Я помню день смерти Толстого. Большая перемена в гимназии, в окна класса падают солнечные столбы сквозь меловую пыль, стоящую в воздухе от того, что кто-то стирает написанное на доске, и вдруг чей-то голос в коридоре:

- Умер Толстой!

Я выбегаю, и уже везде:

- Умер Толстой! Умер Толстой!

И в мою жизнь уже много вместилось! Например, день смерти Толстого, и, например, тот день, вчера, когда я увидел девушку, читавшую "Анну Каренину" на эскалаторе метро - привыкшую к технике, скользящую, не глядя, рукой по бегущему поручню, не боящуюся оступиться при переходе с эскалатора на твердую почву.

Моя деятельность сводится сейчас к тому, что в течение дня я заношу на бумагу две-три строчки размышлений, которые, кстати говоря, под сомнением, а что касается формы, то она весьма и весьма не выверена. Это примерно то же самое, как если бы художник время от времени подходил к холсту и выдавливал на него немного краски из того или другого тюбика. В конце концов, ведь получится же пятно!

Подумать только, эта деятельность, если расценивать ее с точки зрения писательской биографии, составляет по величине нечто не большее, чем, скажем, записи Толстого не то что в дневниках, а в той маленькой книжечке, которую он прятал от жены. А где же моя "Анна", моя "Война и мир", мое "Воскресение" и т.д.?

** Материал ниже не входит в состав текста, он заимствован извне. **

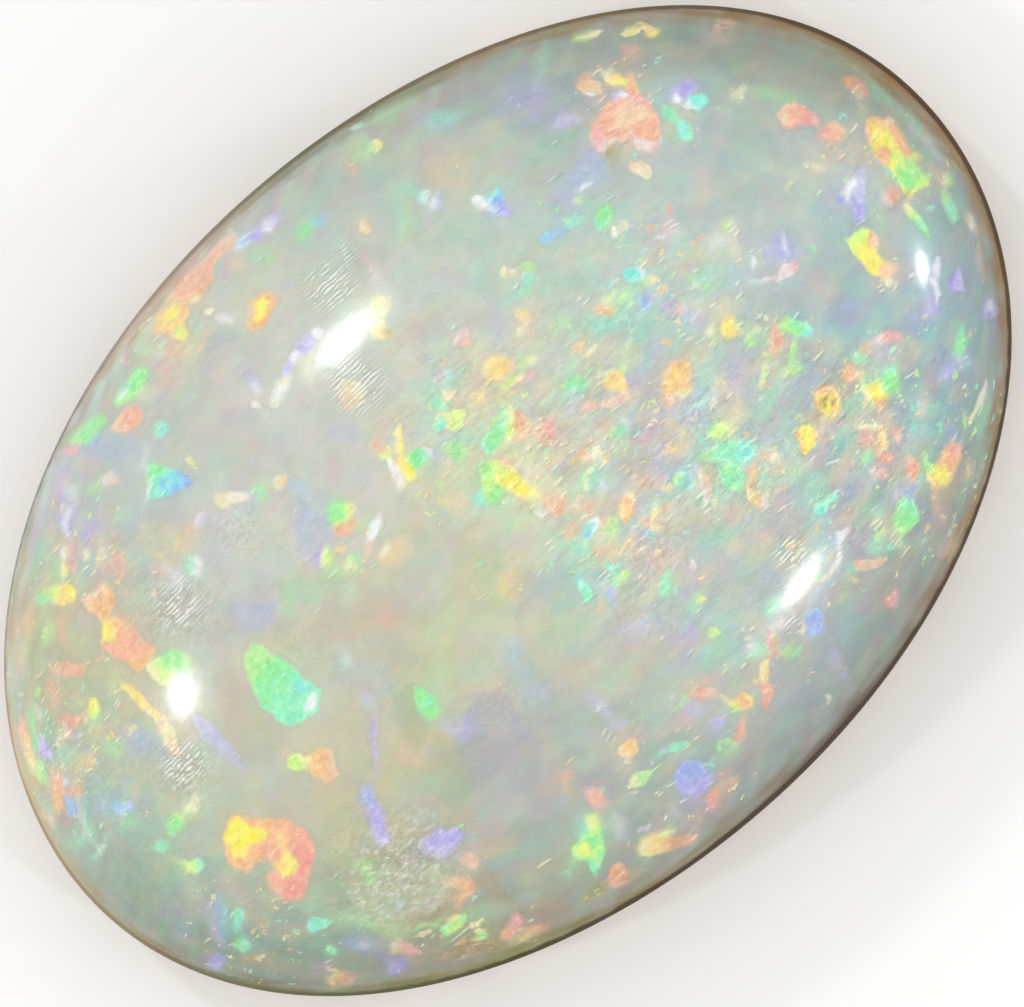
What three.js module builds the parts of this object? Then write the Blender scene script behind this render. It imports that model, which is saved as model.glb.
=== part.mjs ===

Надо все это обдумать и сделать выводы.

Только что ел пломбир, замороженный, как это теперь делается, сжатым воздухом. Этот способ присоединяет к мороженому прямо-таки вонь. То мороженое, которое мы ели в детстве, было вкусней. Как ухитрялся обыкновенный мороженщик, вкатывавший во двор свою зеленую тележку "чудесного холода полный сундук", - как назвал ее Осип Мандельштам, продавать сразу сортов шесть?

Он зачерпывал мороженое из жестяной трубы ложкой - зачерпывал так умело, что на ложке оказывалось не больше лепестка. Он стряхивал лепесток в вафельную формочку - один, другой, третий. Как лепестки, эти маленькие порции и не приставали друг к другу, так что и в самом деле несколько мгновений перед нами была роза... Потом он закрывал формочку другим кружком вафли, парным к тому, который лежал на дне формочки, и подавал. И тогда оно въезжало в рот, это розовое колесо! Да, да, въезжало в рот!